Doorgaan naar inhoud

Doorgaan naar inhoudsopgave

HOOFDSTUK 18

Jezus wordt meer, Johannes wordt minder

Jezus wordt meer, Johannes wordt minder

MATTHEÜS 4:12 MARKUS 6:17-20 LUKAS 3:19, 20 JOHANNES 3:22–4:3

  • JEZUS’ DISCIPELEN DOPEN

  • JOHANNES DE DOPER WORDT GEVANGENGEZET

Na de viering van het Pascha in de lente van het jaar 30 verlaten Jezus en zijn discipelen Jeruzalem. Maar ze gaan niet meteen terug naar huis in Galilea. Ze trekken het platteland van Judea in, waar ze veel mensen dopen. Johannes de Doper doet al ongeveer een jaar een soortgelijk werk, misschien in het Jordaandal. Sommigen van zijn discipelen zijn nog steeds bij hem.

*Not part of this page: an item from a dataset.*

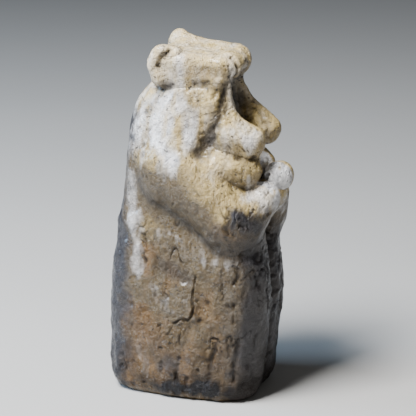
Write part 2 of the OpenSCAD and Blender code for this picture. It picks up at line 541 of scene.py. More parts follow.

Jezus doopt niet zelf. Zijn discipelen doen dit, onder zijn leiding. Op dit punt in Jezus’ bediening onderwijst zowel Jezus als Johannes de Joden dat ze berouw moeten hebben van hun zonden tegen Gods wetsverbond (Handelingen 19:4).

Maar de discipelen van Johannes zijn jaloers en klagen bij hem over Jezus: ‘De man die bij je was (...) is aan het dopen en iedereen gaat naar hem toe!’ (Johannes 3:26) Toch is Johannes niet jaloers. Hij is blij met het succes van Jezus en wil dat zijn discipelen dat ook zijn. Hij zegt: ‘Jullie getuigen zelf over mij dat ik heb gezegd: “Ik ben niet de Christus, maar ik ben voor hem uit gestuurd.”’ Hij legt dit uit met een voorbeeld dat iedereen kan begrijpen: ‘Wie de bruid heeft, is de bruidegom. Maar de vriend van de bruidegom, die erbij staat en hem hoort, is heel blij vanwege de stem van de bruidegom. Nu is ook mijn vreugde compleet’ (Johannes 3:28, 29).

Toen Johannes maanden daarvoor zijn discipelen aan Jezus voorstelde, was hij blij, net zoals de vriend van de bruidegom. Sommigen gingen Jezus volgen en zouden uiteindelijk met heilige geest worden gezalfd. Johannes wil dat ook zijn huidige discipelen Jezus gaan volgen. In feite is het zelfs zijn doel om de weg vrij te maken voor de bediening van Christus. Johannes legt uit: ‘Hij moet steeds meer worden en ik steeds minder’ (Johannes 3:30).

Later schrijft een andere Johannes, die al een volgeling van Jezus was geworden, over Jezus’ oorsprong en zijn sleutelrol bij de redding van de mensheid: ‘Hij die van boven komt, staat boven alle anderen. (...) De Vader houdt van de Zoon en heeft alle dingen in zijn handen gegeven. Hij die in de Zoon gelooft, heeft eeuwig leven. Hij die niet gehoorzaam is aan de Zoon, zal het leven niet zien, maar de woede van God blijft op hem’ (Johannes 3:31, 35, 36). Dit feit is zo belangrijk dat iedereen het moet weten.

Kort nadat Johannes de Doper heeft verteld dat zijn rol kleiner wordt en zijn activiteit zal afnemen, wordt hij door koning Herodes gearresteerd. De koning is getrouwd met Herodias, die hij van zijn halfbroer Filippus had afgenomen. Als Johannes dit overspelige huwelijk aan de kaak stelt, laat Herodes hem opsluiten in de gevangenis. Zodra Jezus hoort dat Johannes is gearresteerd, vertrekt Jezus met zijn discipelen uit Judea en gaat hij naar Galilea (Mattheüs 4:12; Markus 1:14).